A waka for women and children will tomorrow be taken to her new home.

Hine-moana, Waka Tete Kura, the Maiden of the sea, is being housed alongside the Mataatua waka on Whakatane's Mataatua Reserve.

Tepene Mamaku, the kaumatua for Toi Maori, says he first had the idea for Hine-moana back in 1990, when Maatatua was launched as a waka for men only.

“I'm glad that Hinemoana is now there so that women and children equally take part in learning of the traditions and historical value of the waka… And it also takes them off the streets anyway,” Mr Mamaku says.

The waka is owned by Toi Maori Aotearoa, under its two national committees, He Awhi Tikanga, and Nga Waka Federation.


A man who invaded TVNZ's news studio 15 years ago isn't ruling out a similar response to the state broadcaster's latest overhaul of its Maori programming.

Piripi Haami was part of a group that protested the shifting of Maori language news bulletin, Te Karere, to make way for cricket coverage.

He says TVNZ is still showing its disrespect for te reo Maori by rescheduling Te Karere into a mid afternoon slot.

The original protesters have been discussing their response.

“Could we focus on the direction of going in and sorting it out again. I’d love to. We’d love to,” Mr Haami says.

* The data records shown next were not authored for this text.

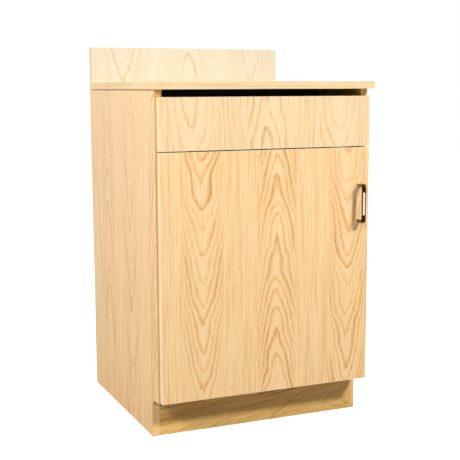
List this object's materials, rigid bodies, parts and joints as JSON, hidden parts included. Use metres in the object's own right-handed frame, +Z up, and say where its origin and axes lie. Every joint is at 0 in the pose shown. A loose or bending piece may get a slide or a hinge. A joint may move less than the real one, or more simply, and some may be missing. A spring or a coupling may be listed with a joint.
{
  "type": "waiter service station",
  "caption": "Freestanding waiter station cabinet: overhanging worktop with a low backsplash, a drawer over a side-hung door with an upright bar pull, and a recessed toe space.",
  "frame": {"origin": "on the floor, under the middle of the overall box with the handle included", "axes": "+X to the right seen from the front, -Y towards the front (drawer, door and toe space), +Z up"},
  "size_m": [0.61, 0.629, 1.016],
  "materials": {
    "oak_side": "satin oak-print laminate, grain upright",
    "oak_front": "satin oak-print laminate, grain upright",
    "oak_worktop": "satin oak-print laminate",
    "oak_backsplash": "satin oak-print laminate, grain upright",
    "oak_toe_board": "satin oak-print laminate, grain level",
    "oak_inside": "satin oak-print laminate",
    "pale_edge_band": "thin glued band, pale oak print",
    "oak_edge_band": "thin glued band, oak print",
    "worktop_edge_band": "thin glued band, oak print",
    "back_board": "thin faced board",
    "drawer_board": "pale faced board",
    "drawer_bottom_board": "pale faced hardboard",
    "beech_dowel": "plain beech",
    "dark_bronze": "dark bronze, satin",
    "satin_inlay": "satin nickel",
    "runner_steel": "white powder coat",
    "zinc_screw": "bright zinc",
    "hinge_steel": "zinc-plated steel",
    "nylon": "white nylon",
    "catch_plastic": "off-white moulded",
    "magnet": "dark ferrite",
    "soft_pad": "clear soft pad"
  },
  "bodies": {
    "carcass": {"side_panel_left": "oak_side", "side_panel_right": "oak_side", "side_edge_bands": "oak_edge_band", "bottom_panel": "oak_inside", "cross_board_bands": "oak_edge_band", "back_panel": "back_board", "toe_board_front": "oak_toe_board", "toe_board_rear": "oak_toe_board", "top_stretcher_front": "oak_inside", "top_stretcher_rear": "oak_inside", "drawer_divider_rail": "oak_inside", "countertop": "oak_worktop", "countertop_edge_bands": "worktop_edge_band", "backsplash": "oak_backsplash", "backsplash_edge_bands": "worktop_edge_band", "shelf": "oak_inside", "shelf_edge_band": "oak_edge_band", "shelf_pins": "hinge_steel", "carcass_dowels": "beech_dowel", "countertop_screws": "zinc_screw", "backsplash_screws": "zinc_screw", "back_panel_screws": "zinc_screw", "cabinet_runner_left": "runner_steel", "cabinet_runner_right": "runner_steel", "cabinet_runner_screws": "zinc_screw", "hinge_leaves": "hinge_steel", "hinge_leaf_screws": "zinc_screw", "hinge_pins": "hinge_steel", "hinge_washer": "nylon", "catch_body": "catch_plastic", "catch_magnet": "magnet", "catch_screws": "zinc_screw"},
    "drawer": {"drawer_front": "oak_front", "drawer_front_edge_bands": "pale_edge_band", "drawer_side_left": "drawer_board", "drawer_side_right": "drawer_board", "drawer_box_front": "drawer_board", "drawer_box_back": "drawer_board", "drawer_bottom": "drawer_bottom_board", "drawer_runner_left": "runner_steel", "drawer_runner_right": "runner_steel", "drawer_runner_screws": "zinc_screw", "drawer_front_screws": "zinc_screw", "drawer_box_screws": "zinc_screw", "drawer_bumpers": "soft_pad"},
    "door": {"door_panel": "oak_front", "door_edge_bands": "pale_edge_band", "handle_bar": "dark_bronze", "handle_inlay": "satin_inlay", "handle_screws": "zinc_screw", "hinge_bushes": "nylon", "strike_plate": "hinge_steel", "strike_screws": "zinc_screw", "door_bumpers": "soft_pad"},
    "front_roller_left": {"front_roller_left": "nylon"},
    "front_roller_right": {"front_roller_right": "nylon"},
    "rear_roller_left": {"rear_roller_left": "nylon"},
    "rear_roller_right": {"rear_roller_right": "nylon"}
  },
  "joints": [
    {"name": "drawer_slide", "type": "slide", "parent": "carcass", "child": "drawer", "axis": [0, -1, 0], "range_m": [0, 0.37]},
    {"name": "door_hinge", "type": "hinge", "parent": "carcass", "child": "door", "pos_m": [-0.289, -0.277, 0.423], "axis": [0, 0, -1], "range_deg": [0, 180]},
    {"name": "front_roller_left_spin", "type": "hinge", "parent": "carcass", "child": "front_roller_left", "pos_m": [-0.2755, -0.249, 0.781], "axis": [1, 0, 0], "range_deg": [0, 2130]},
    {"name": "front_roller_right_spin", "type": "hinge", "parent": "carcass", "child": "front_roller_right", "pos_m": [0.2755, -0.249, 0.781], "axis": [1, 0, 0], "range_deg": [0, 2130]},
    {"name": "rear_roller_left_spin", "type": "hinge", "parent": "drawer", "child": "rear_roller_left", "pos_m": [-0.274, 0.2185, 0.7786], "axis": [1, 0, 0], "range_deg": [0, 2130]},
    {"name": "rear_roller_right_spin", "type": "hinge", "parent": "drawer", "child": "rear_roller_right", "pos_m": [0.274, 0.2185, 0.7786], "axis": [1, 0, 0], "range_deg": [0, 2130]}
  ],
  "couplings": [
    {"joint": "front_roller_left_spin", "follows": "drawer_slide", "rad_per_m": 100},
    {"joint": "front_roller_right_spin", "follows": "drawer_slide", "rad_per_m": 100},
    {"joint": "rear_roller_left_spin", "follows": "drawer_slide", "rad_per_m": 100},
    {"joint": "rear_roller_right_spin", "follows": "drawer_slide", "rad_per_m": 100}
  ]
}
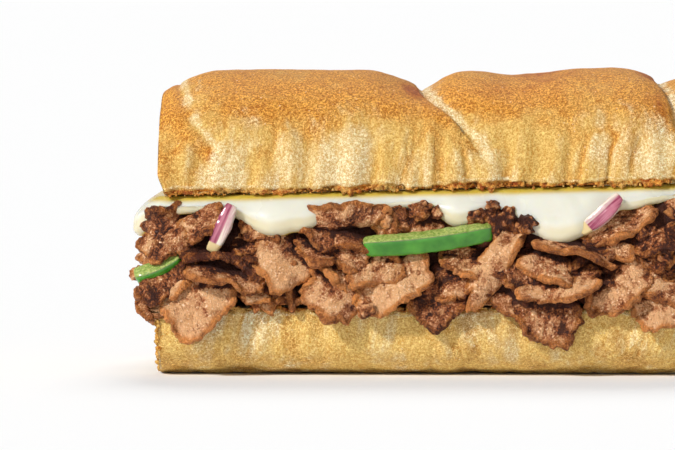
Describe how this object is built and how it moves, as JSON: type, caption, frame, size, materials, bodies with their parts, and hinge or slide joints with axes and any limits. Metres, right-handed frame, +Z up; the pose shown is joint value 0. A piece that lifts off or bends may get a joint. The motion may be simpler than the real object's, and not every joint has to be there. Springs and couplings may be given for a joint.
{
  "type": "submarine sandwich",
  "caption": "Half of a long loaf sandwich with a heap of sliced beef, melted cheese, green pepper and red onion, cut square at one end.",
  "frame": {"origin": "on the surface that the sandwich lies on, under the middle of the bread", "axes": "+X along the loaf from its cut end to its baked end, +Y from the front to the rear, +Z up"},
  "size_m": [0.1692, 0.092, 0.0795],
  "materials": {
    "crust": "golden brown baked crust, browner on the crest",
    "pale_crust": "pale yellow bread with a toasted rim",
    "beef": "moist browned beef slices",
    "cheese": "glossy melted white cheese",
    "pepper": "green pepper skin with a paler cut face",
    "onion": "red onion with pale edges"
  },
  "bodies": {
    "root": {"bun_upper": "crust", "bun_lower": "pale_crust", "beef": "beef", "cheese": "cheese", "pepper_front": "pepper", "pepper_end": "pepper", "pepper_rear": "pepper", "onion_left": "onion", "onion_right": "onion", "onion_rear": "onion"}
  },
  "joints": []
}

As well as shifting some programmes around, TVNZ intends to treble its Maori programming, including new Maori focused reality and drama shows.


Whanganui iwi are getting another chance to restrict the amount of water taken out of their river.

The Court of Appeal has granted them leave to appeal against a High Court decision that reinstated Genesis Power's 35-year consent to take water for the Tongariro Power scheme.

Jamie Fergusson, the lawyer for the Whanganui River Maori Trust Board, says the iwi want to go back to an Environment Court ruling that gave Genesis a 10-year water right, to give it the opportunity to reach a long
term agreement with the tribes.

He says there are important questions to be resolved about the Resource Management Act.

“If the key is sustainable management, what does that mean in terms of this application in the Tongariro power development where there’s obviously a recognised need for power generation but on the other hand there’s also been a recognition by the Environment Court that there are significant adverse effects on the cultural and spiritual values and interests of Maori,” Mr Fergusson says.

The appeal is unlikely to be heard before next year.


The daffodil sellers were out in force today raising money for the Cancer Society.

Chief executive Dalton Kelly says the society has been working with Maori around the country to strengthen relationships and develop services.

All the society's pamphlets are now available in te reo.

Mr Dalton says a disproportionate number of Maori are coming down with various forms of cancer.

"One in three New Zealanders are affected by cancer and regrettably one in four New Zealanders will die, and I have to say Maori people are disproportionately high in those figures and particularly in the area of smoking,” Mr Kelly says.

He says 25 percent of cancer deaths can be directly attributed to smoking.


Anonymous atihana said...

The finding of koiwi of children would not be unusual for that period. Where I come from most were buried in sand hills. The arrival of introduced diseases from another continent that had them namely Europe from about 1790 onwards was devastating and sliced through the Maori population. But for that, colonization of Aotearoa would have been a lot harder.